On Behalf of | Dec 26, 2018 | Estate Planning

Losing a loved one is always hard. Maybe your loved was sick for a long time, or perhaps he or she passed suddenly. No matter how they passed on, it is impossible to prepare for such a tremendous loss. One comfort is knowing your loved one is at peace.

As you move through the grieving process, you are likely experiencing many emotions. However, surprise is not one emotion you expected to experience. But learning you were almost entirely cut out, or completely cut out, of your loved one’s will is a surprise. You were close over the years, and he or she indicated you would be remembered in the will. Now you are unsure what to do. Here is what you need to know about contesting a will in Texas.

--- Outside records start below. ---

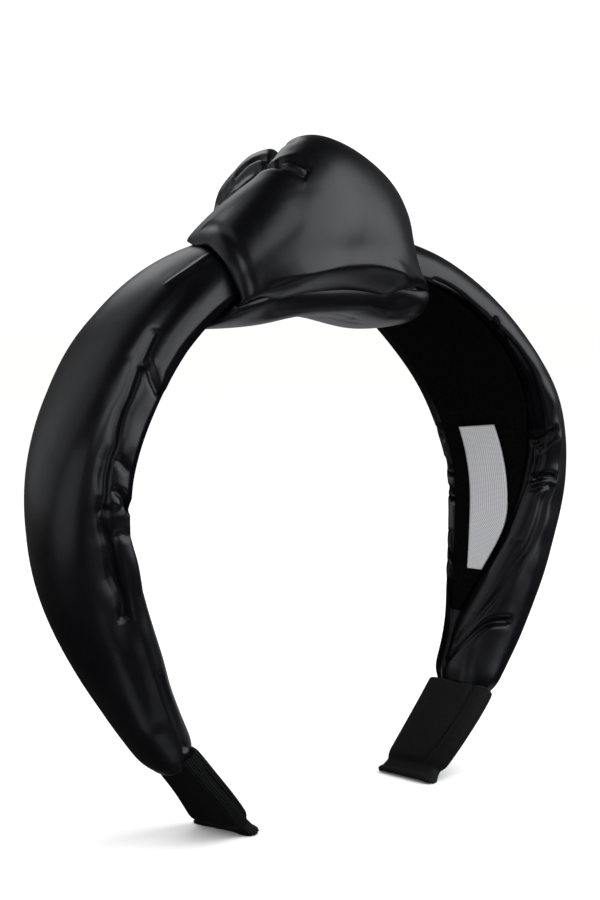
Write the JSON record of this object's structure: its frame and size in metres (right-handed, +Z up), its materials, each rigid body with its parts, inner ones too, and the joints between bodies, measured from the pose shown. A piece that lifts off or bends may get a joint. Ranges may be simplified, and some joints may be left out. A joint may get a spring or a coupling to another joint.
{
  "type": "padded headband",
  "caption": "Wide padded headband with a large twisted knot on its crown, turned-in edges, a lined inside with a bare label, and ribbon-wrapped tips.",
  "frame": {"origin": "on the floor that the two tips stand on, under the middle of the whole headband", "axes": "+X from the left arm to the right arm, +Y from the brow to the nape, +Z up from the tips to the crown"},
  "size_m": [0.1694, 0.0598, 0.1727],
  "materials": {
    "faux_leather": "satin",
    "lining_cloth": "matte",
    "woven_label": "matte",
    "ribbed_ribbon": "satin"
  },
  "bodies": {
    "root": {"left_arm": "faux_leather", "right_arm": "faux_leather", "lining": "lining_cloth", "label": "woven_label", "knot_wrap": "faux_leather", "knot_fold": "faux_leather", "knot_roll": "faux_leather", "left_end": "ribbed_ribbon", "right_end": "ribbed_ribbon"}
  },
  "joints": []
}
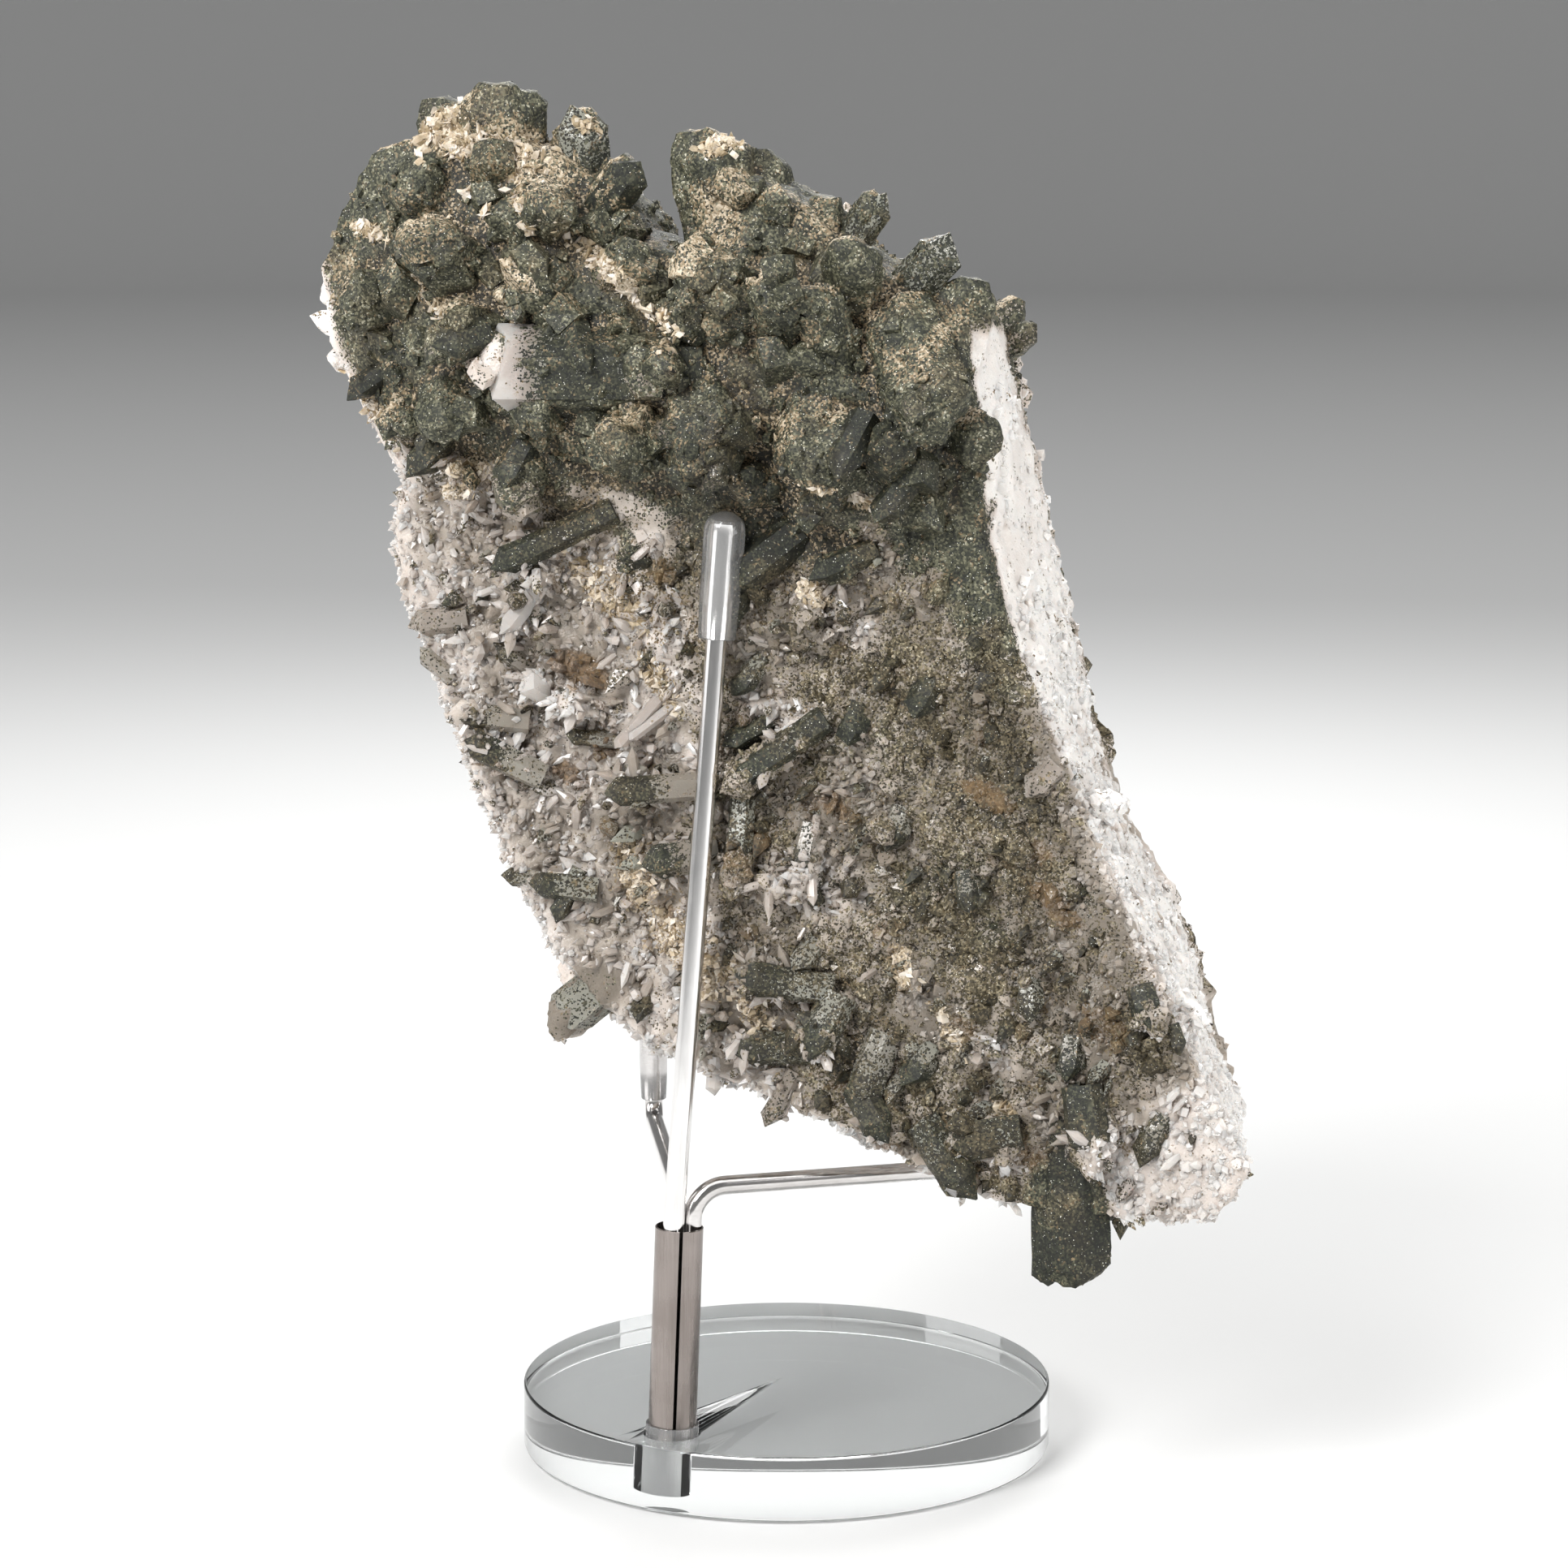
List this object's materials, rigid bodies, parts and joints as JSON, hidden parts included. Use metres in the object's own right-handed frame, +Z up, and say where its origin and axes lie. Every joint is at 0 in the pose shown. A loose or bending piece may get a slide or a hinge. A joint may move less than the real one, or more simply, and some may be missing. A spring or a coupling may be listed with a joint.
{
  "type": "quartz specimen on a display stand",
  "caption": "Upright plate of intergrown quartz crystals with chlorite and adularia, held by a steel rod and bent arms on a round clear acrylic base.",
  "frame": {"origin": "centre of the base disc's underside", "axes": "+Z up, +X to the right and +Y away from someone who faces the specimen's displayed side"},
  "size_m": [0.1284, 0.078, 0.1917],
  "materials": {
    "quartz": "grainy dark green and grey-brown chlorite coat over milky and clear quartz",
    "acrylic": "clear, polished",
    "silicone": "clear, soft gloss",
    "tube_steel": "brownish nickel, drawn along its length",
    "rod_steel": "bright polished"
  },
  "bodies": {
    "root": {"base_disc": "acrylic", "socket_liner": "silicone", "post_tube": "tube_steel", "tall_rod": "rod_steel", "tall_rod_sleeve": "silicone", "right_arm": "rod_steel", "right_arm_sleeve": "silicone", "back_arm": "rod_steel", "back_arm_sleeve": "silicone", "quartz_specimen": "quartz"}
  },
  "joints": []
}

You can contest a will in these scenarios:

  • Missing signatures: A will must have all the signatures to be considered valid. If there are missing signatures, you may have grounds to question a will.
  • Lacking capacity: If your loved one was suffering from dementia or otherwise lacking mental capacity, you could argue he or she did not have the proper mental capacity to draft or make changes to a will.
  • Improperly influenced: You may suspect your loved one was pressured into creating or changing a will due to pressure from another party. Perhaps the will names this person as a large benefactor in the will. You need evidence to support this accusation, so you consider contacting an estate planning attorney to help you craft a case against the wrongdoer.
  • Fraud: Perhaps you think the entire will is fake, or that another person tricked your loved one into signing the document. Again, you need evidence to support this claim.
  • No contest clause: A no contest clause states that anyone who questions the will is to be removed completely from the will. These kinds of clauses are considered highly suspicious, and an attorney can often get this invalidated.

Who can dispute a will?

If you think one of these scenarios occurred, you may want to contest your loved one’s will. However, not just anyone can contest a will. You must be considered an interested party to contest a will. An interested party is someone who was named in the will, was named in a previous will or has a good reason to believe he or she should have been named in the will. A close relative may be considered an interested party.

What is the statute of limitations?

The statute of limitations for disputing a will depends on the circumstances. If you can challenge the will before it enters probate, this is ideal. That halts the entire probate process, and you do not need such an overwhelming burden of proof.

After the probate process starts, you usually have two years to contest a will in Texas. There are exceptions to this rule. If you find a new will after the other will enters probate, you have four years to submit this will, if it is dated after the first will. If you belatedly discover the will is fraudulent, you have two years after finding the fraud to challenge the will.

No one wants to get into a messy legal battle about a loved ones’ affairs. However, knowing your loved one’s wishes are not being respected or that he or she was taken advantage of just does not sit right. You can try to protect your loved one’s interests by contesting a will.